Question

A solid floats with (1/4)th of its volume above the surface of water. Calculate the density of the solid

Answer 1

Volume of solid = V
Volume of water displaced = 3V/4

Weight of solid = Buoyant Force
mg = F
Vd’g = (3V/4)dg
d’ = 3d/4
d’ = (3 × 1 g/cm³) / 4
d’ = 0.75 g/cm³

Density of solid is 0.75 g/cm³

Answer 2

✬ Density = 750 kg m-³ ✬

Explanation:

Given:

• A solid floats with (1/4)th of its volume above the surface of water.

To Find:

• What is the density of the solid?

Solution: Let V be the volume and p be the density of the solid.

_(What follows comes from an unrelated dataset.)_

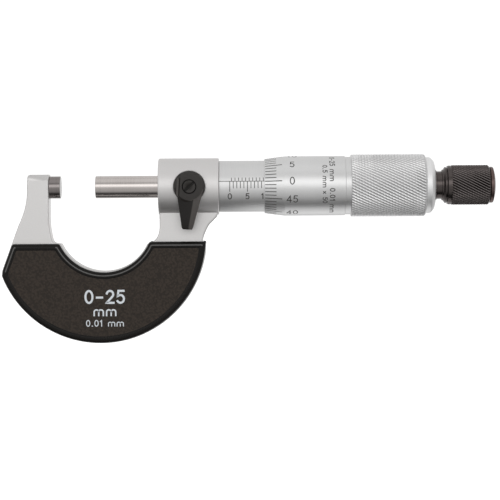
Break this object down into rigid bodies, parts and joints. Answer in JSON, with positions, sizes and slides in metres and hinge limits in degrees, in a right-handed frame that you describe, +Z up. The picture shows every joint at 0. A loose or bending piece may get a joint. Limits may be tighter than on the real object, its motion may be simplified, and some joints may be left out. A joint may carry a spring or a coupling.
{
  "type": "outside micrometer",
  "caption": "Outside micrometer for small lengths: C-frame with insulating pads, screw spindle, graduated sleeve and thimble, lock lever and ratchet stop.",
  "frame": {"origin": "centre of the anvil's measuring face", "axes": "+X along the spindle from the anvil towards the ratchet stop, +Z up away from the frame's bow, -Y the side with the scale's datum and the lock lever"},
  "size_m": [0.141, 0.0186, 0.0535],
  "materials": {
    "frame_satin": "satin chrome plated",
    "satin_chrome": "fine satin chrome",
    "ground_steel": "ground and polished",
    "carbide": "lapped",
    "inner_steel": "machined",
    "brass": "machined",
    "cover_plastic": "fine leather grain with a glossy border",
    "black_oxide": "black coated steel"
  },
  "bodies": {
    "frame": {"frame": "frame_satin", "anvil": "ground_steel", "anvil_tip": "carbide", "cover_front": "cover_plastic", "cover_rear": "cover_plastic", "spindle_nut": "inner_steel", "take_up_nut": "inner_steel"},
    "scale_sleeve": {"graduated_sleeve": "satin_chrome"},
    "lock": {"lock_lever": "black_oxide", "lock_screw": "black_oxide", "lock_stud": "inner_steel", "lock_washer": "inner_steel", "lock_shoe": "brass"},
    "spindle_carrier": {"spindle_tip": "carbide"},
    "spindle_and_thimble": {"spindle": "ground_steel", "thimble": "satin_chrome", "thimble_cap": "satin_chrome", "ratchet_shank": "black_oxide"},
    "knob": {"ratchet_knob": "black_oxide", "ratchet_screw": "inner_steel", "ratchet_washer": "inner_steel", "ratchet_end_cap": "black_oxide"},
    "clutch_disc": {"ratchet_disc": "inner_steel", "ratchet_spring": "inner_steel"}
  },
  "joints": [
    {"name": "sleeve_zero", "type": "hinge", "parent": "frame", "child": "scale_sleeve", "pos_m": [0.04535, 0, 0], "axis": [1, 0, 0], "range_deg": [-12, 12]},
    {"name": "lock_turn", "type": "hinge", "parent": "frame", "child": "lock", "pos_m": [0.037, 0, 0], "axis": [0, 1, 0], "range_deg": [-22, 15]},
    {"name": "spindle_travel", "type": "slide", "parent": "frame", "child": "spindle_carrier", "axis": [1, 0, 0], "range_m": [-0.01, 0.015]},
    {"name": "thimble_turn", "type": "hinge", "parent": "spindle_carrier", "child": "spindle_and_thimble", "pos_m": [0.01, 0, 0], "axis": [1, 0, 0], "range_deg": [-7200, 10800]},
    {"name": "ratchet_turn", "type": "hinge", "parent": "spindle_and_thimble", "child": "knob", "pos_m": [0.10895, 0, 0], "axis": [1, 0, 0], "continuous": true},
    {"name": "ratchet_click", "type": "slide", "parent": "knob", "child": "clutch_disc", "axis": [1, 0, 0], "range_m": [0, 0.0004], "stiffness_N_per_m": 1000, "springref_m": -0.001, "deforming": ["ratchet_spring"]}
  ],
  "couplings": [
    {"joint": "thimble_turn", "follows": "spindle_travel", "rad_per_m": 12566}
  ]
}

Weight of the body = V p g

• Volume of solid body inside the water:-

$= \: V \: - \frac{V}{4} \\ \\ = > \frac{3V}{4}$

Weight of water displaced by the immersed portion of the solid =

$\frac{3V}{4} \times {10}^{3} \times g$

Using the principal of floatation,

$Vpg \: = \frac{3V}{4} \times {10}^{3} \times g \\ \\ or \: \: p = \frac{3}{4} \times {10}^{3} \\ \\ →750 \: kg \: m ^{ - 3}$